Extracted data entries

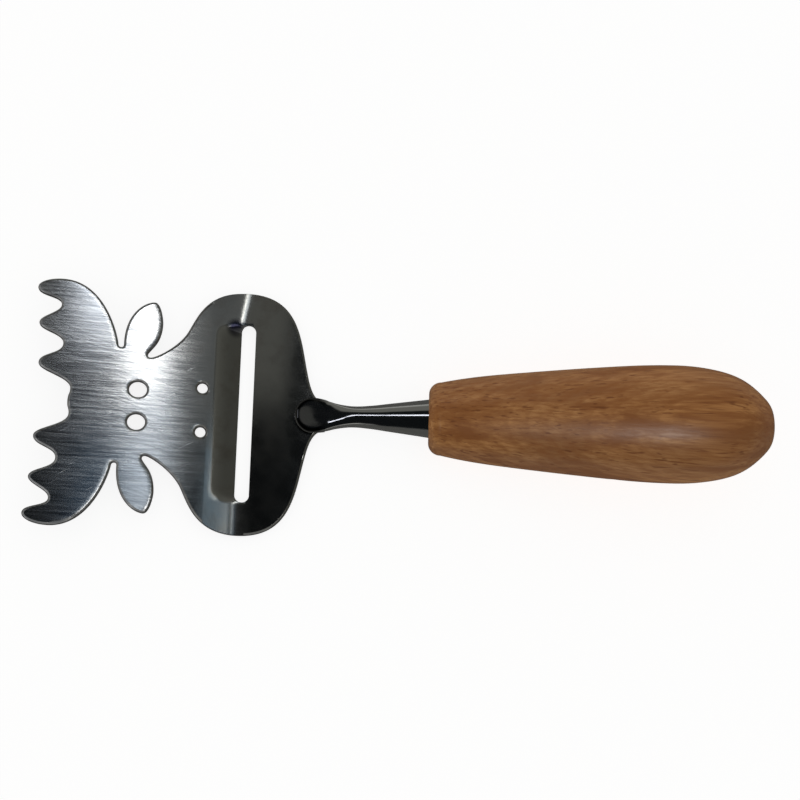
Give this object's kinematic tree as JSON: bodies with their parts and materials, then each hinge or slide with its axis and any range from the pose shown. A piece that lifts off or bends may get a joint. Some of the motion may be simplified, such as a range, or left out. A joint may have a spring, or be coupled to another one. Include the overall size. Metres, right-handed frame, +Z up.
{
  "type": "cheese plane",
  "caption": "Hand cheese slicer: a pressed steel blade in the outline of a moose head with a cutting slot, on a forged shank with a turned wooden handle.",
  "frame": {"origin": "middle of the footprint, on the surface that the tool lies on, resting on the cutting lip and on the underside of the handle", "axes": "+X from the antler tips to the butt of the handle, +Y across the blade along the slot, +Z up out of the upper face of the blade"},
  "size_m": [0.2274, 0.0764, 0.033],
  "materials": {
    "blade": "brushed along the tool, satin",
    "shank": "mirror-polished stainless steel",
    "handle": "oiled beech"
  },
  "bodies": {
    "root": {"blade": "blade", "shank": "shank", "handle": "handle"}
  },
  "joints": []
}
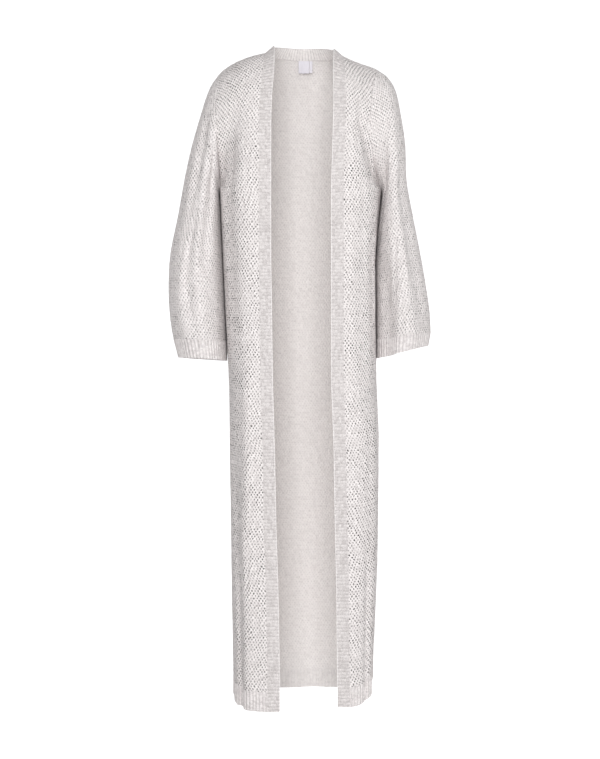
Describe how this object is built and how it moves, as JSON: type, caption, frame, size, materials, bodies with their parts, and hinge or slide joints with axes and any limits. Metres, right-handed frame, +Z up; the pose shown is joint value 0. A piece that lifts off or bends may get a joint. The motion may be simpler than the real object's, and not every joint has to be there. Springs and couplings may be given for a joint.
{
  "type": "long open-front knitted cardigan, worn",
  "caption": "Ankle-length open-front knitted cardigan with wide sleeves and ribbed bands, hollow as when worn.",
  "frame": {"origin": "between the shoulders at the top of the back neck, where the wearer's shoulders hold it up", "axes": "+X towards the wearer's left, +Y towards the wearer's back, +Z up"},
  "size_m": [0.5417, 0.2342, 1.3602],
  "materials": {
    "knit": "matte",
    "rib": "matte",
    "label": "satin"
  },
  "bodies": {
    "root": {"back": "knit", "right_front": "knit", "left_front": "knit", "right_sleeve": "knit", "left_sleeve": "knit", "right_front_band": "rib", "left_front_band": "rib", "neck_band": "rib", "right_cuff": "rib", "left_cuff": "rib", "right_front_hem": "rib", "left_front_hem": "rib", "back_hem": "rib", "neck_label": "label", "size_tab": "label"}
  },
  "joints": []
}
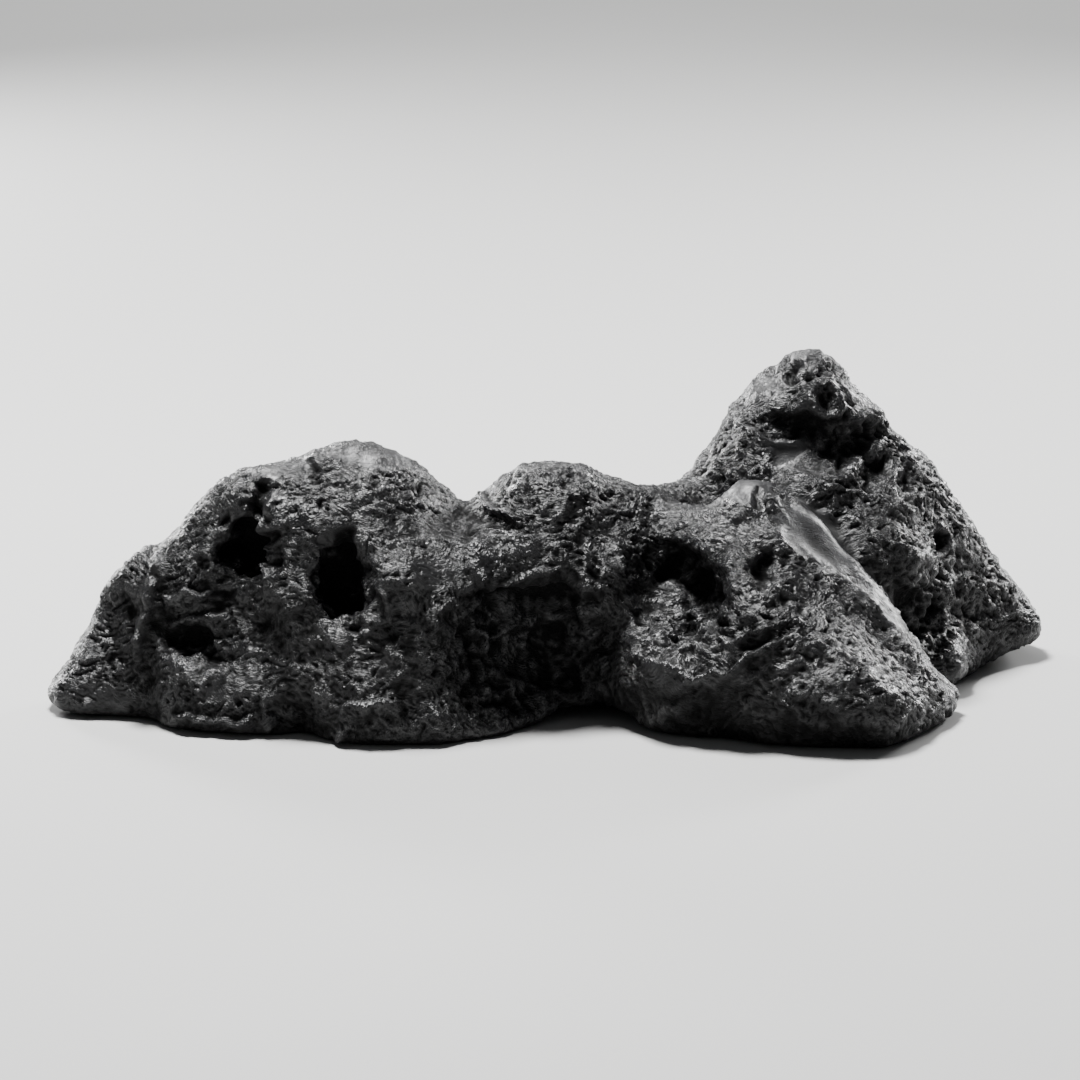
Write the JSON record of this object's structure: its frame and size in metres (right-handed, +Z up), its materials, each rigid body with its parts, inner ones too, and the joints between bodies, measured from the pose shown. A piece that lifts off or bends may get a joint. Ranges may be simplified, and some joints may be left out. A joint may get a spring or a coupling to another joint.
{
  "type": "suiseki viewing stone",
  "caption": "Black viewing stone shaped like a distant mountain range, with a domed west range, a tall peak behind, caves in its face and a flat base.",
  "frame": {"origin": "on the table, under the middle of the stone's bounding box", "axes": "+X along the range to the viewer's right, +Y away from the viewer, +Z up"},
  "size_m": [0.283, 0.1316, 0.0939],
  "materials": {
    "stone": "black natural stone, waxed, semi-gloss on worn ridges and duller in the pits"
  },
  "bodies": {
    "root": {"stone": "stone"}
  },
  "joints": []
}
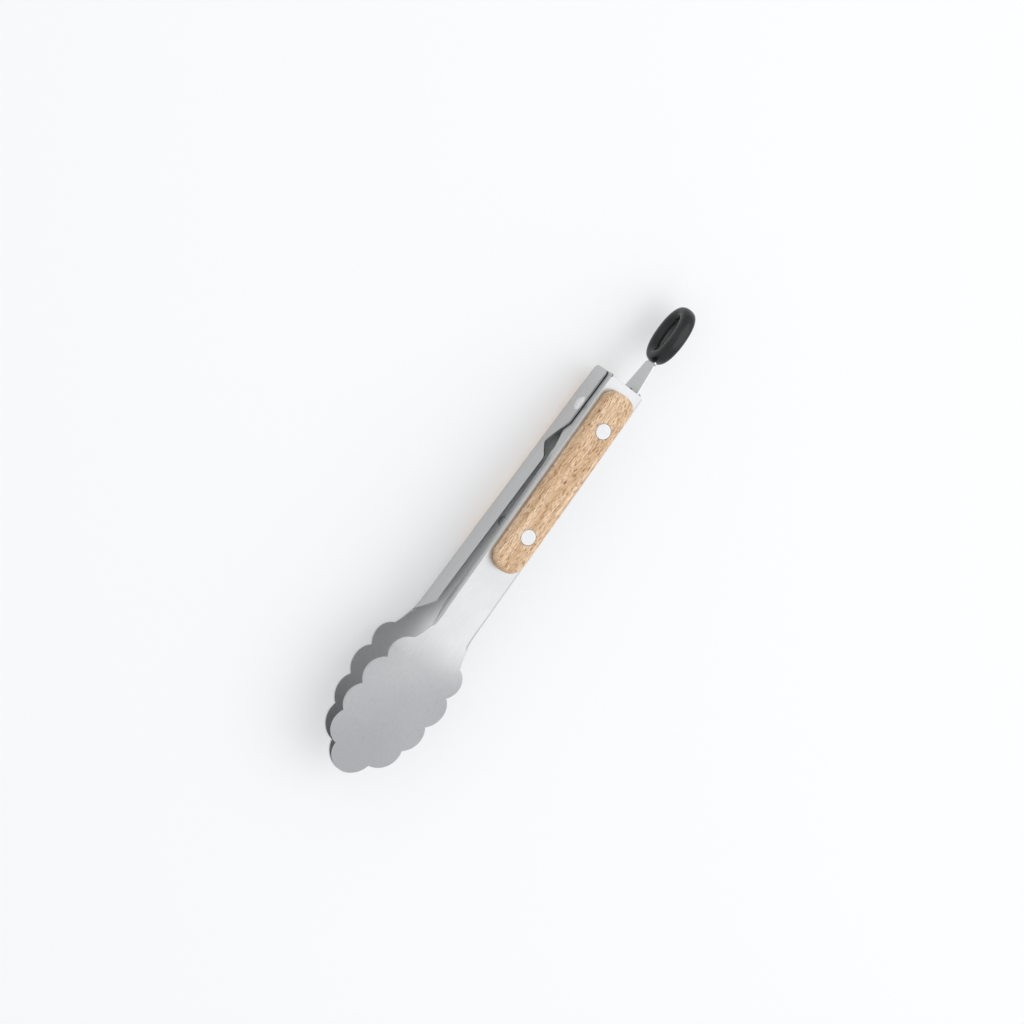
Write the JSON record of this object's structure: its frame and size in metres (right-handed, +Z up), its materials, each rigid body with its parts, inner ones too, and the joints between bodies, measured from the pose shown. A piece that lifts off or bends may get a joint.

EXERCISE PROMPT
Write every record out again, unaltered.

OUTPUT OF THE TASK
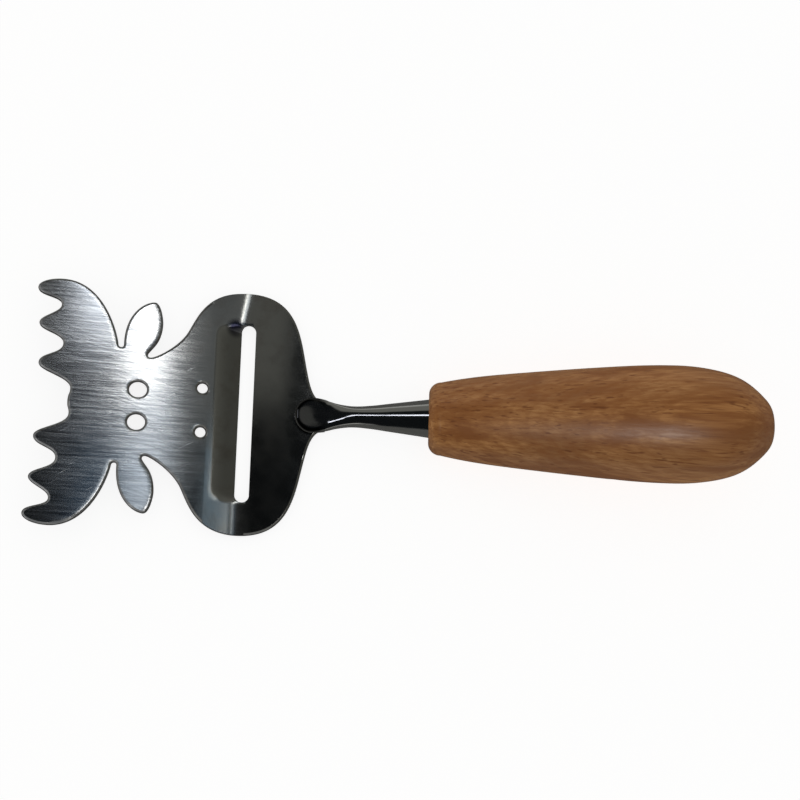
Give this object's kinematic tree as JSON: bodies with their parts and materials, then each hinge or slide with its axis and any range from the pose shown. A piece that lifts off or bends may get a joint. Some of the motion may be simplified, such as a range, or left out. A joint may have a spring, or be coupled to another one. Include the overall size. Metres, right-handed frame, +Z up.
{
  "type": "cheese plane",
  "caption": "Hand cheese slicer: a pressed steel blade in the outline of a moose head with a cutting slot, on a forged shank with a turned wooden handle.",
  "frame": {"origin": "middle of the footprint, on the surface that the tool lies on, resting on the cutting lip and on the underside of the handle", "axes": "+X from the antler tips to the butt of the handle, +Y across the blade along the slot, +Z up out of the upper face of the blade"},
  "size_m": [0.2274, 0.0764, 0.033],
  "materials": {
    "blade": "brushed along the tool, satin",
    "shank": "mirror-polished stainless steel",
    "handle": "oiled beech"
  },
  "bodies": {
    "root": {"blade": "blade", "shank": "shank", "handle": "handle"}
  },
  "joints": []
}
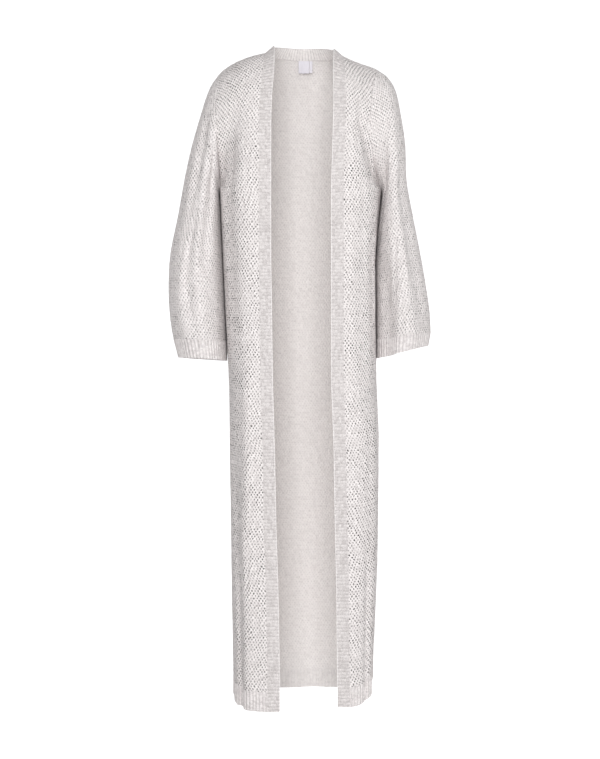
Describe how this object is built and how it moves, as JSON: type, caption, frame, size, materials, bodies with their parts, and hinge or slide joints with axes and any limits. Metres, right-handed frame, +Z up; the pose shown is joint value 0. A piece that lifts off or bends may get a joint. The motion may be simpler than the real object's, and not every joint has to be there. Springs and couplings may be given for a joint.
{
  "type": "long open-front knitted cardigan, worn",
  "caption": "Ankle-length open-front knitted cardigan with wide sleeves and ribbed bands, hollow as when worn.",
  "frame": {"origin": "between the shoulders at the top of the back neck, where the wearer's shoulders hold it up", "axes": "+X towards the wearer's left, +Y towards the wearer's back, +Z up"},
  "size_m": [0.5417, 0.2342, 1.3602],
  "materials": {
    "knit": "matte",
    "rib": "matte",
    "label": "satin"
  },
  "bodies": {
    "root": {"back": "knit", "right_front": "knit", "left_front": "knit", "right_sleeve": "knit", "left_sleeve": "knit", "right_front_band": "rib", "left_front_band": "rib", "neck_band": "rib", "right_cuff": "rib", "left_cuff": "rib", "right_front_hem": "rib", "left_front_hem": "rib", "back_hem": "rib", "neck_label": "label", "size_tab": "label"}
  },
  "joints": []
}
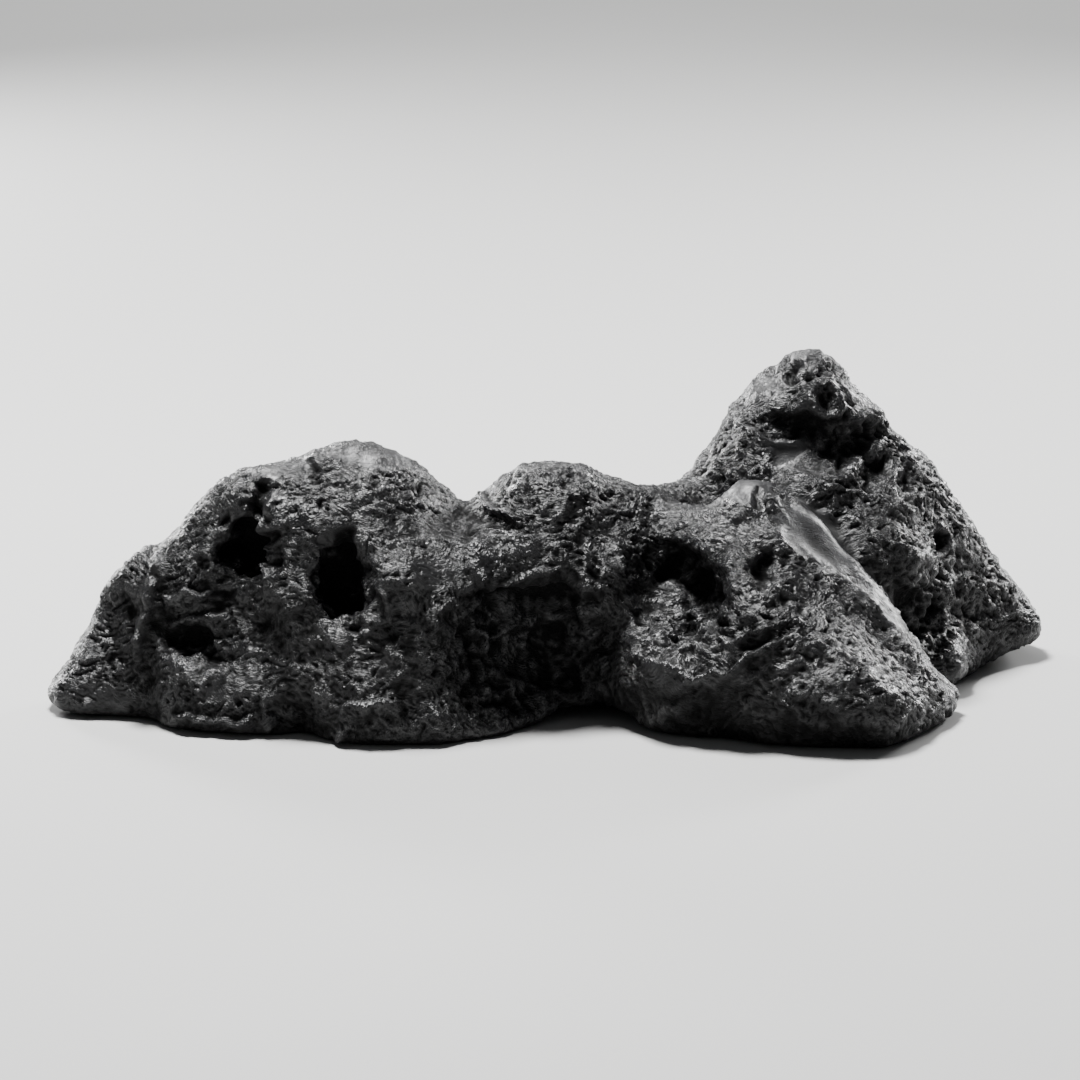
Write the JSON record of this object's structure: its frame and size in metres (right-handed, +Z up), its materials, each rigid body with its parts, inner ones too, and the joints between bodies, measured from the pose shown. A piece that lifts off or bends may get a joint. Ranges may be simplified, and some joints may be left out. A joint may get a spring or a coupling to another joint.
{
  "type": "suiseki viewing stone",
  "caption": "Black viewing stone shaped like a distant mountain range, with a domed west range, a tall peak behind, caves in its face and a flat base.",
  "frame": {"origin": "on the table, under the middle of the stone's bounding box", "axes": "+X along the range to the viewer's right, +Y away from the viewer, +Z up"},
  "size_m": [0.283, 0.1316, 0.0939],
  "materials": {
    "stone": "black natural stone, waxed, semi-gloss on worn ridges and duller in the pits"
  },
  "bodies": {
    "root": {"stone": "stone"}
  },
  "joints": []
}
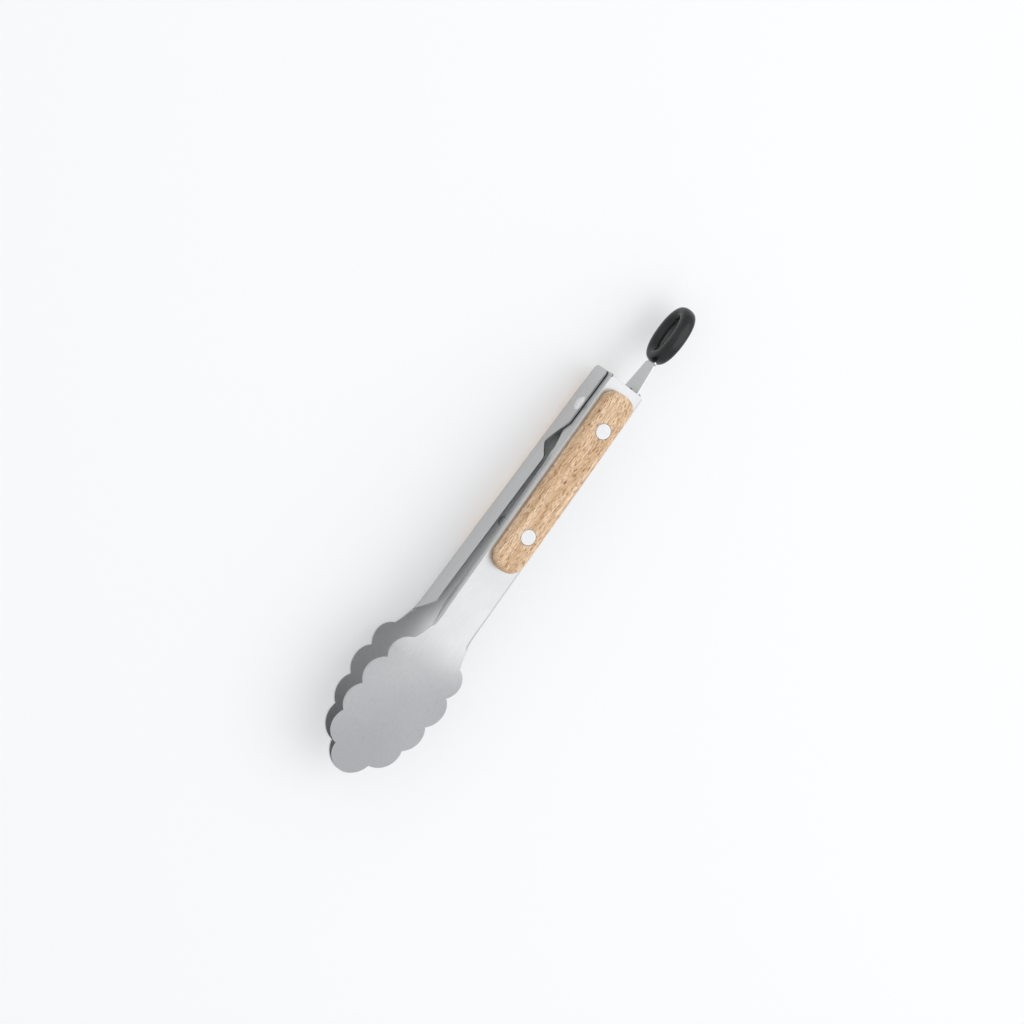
Write the JSON record of this object's structure: its frame and size in metres (right-handed, +Z up), its materials, each rigid body with its parts, inner ones too, and the joints between bodies, measured from the pose shown. A piece that lifts off or bends may get a joint.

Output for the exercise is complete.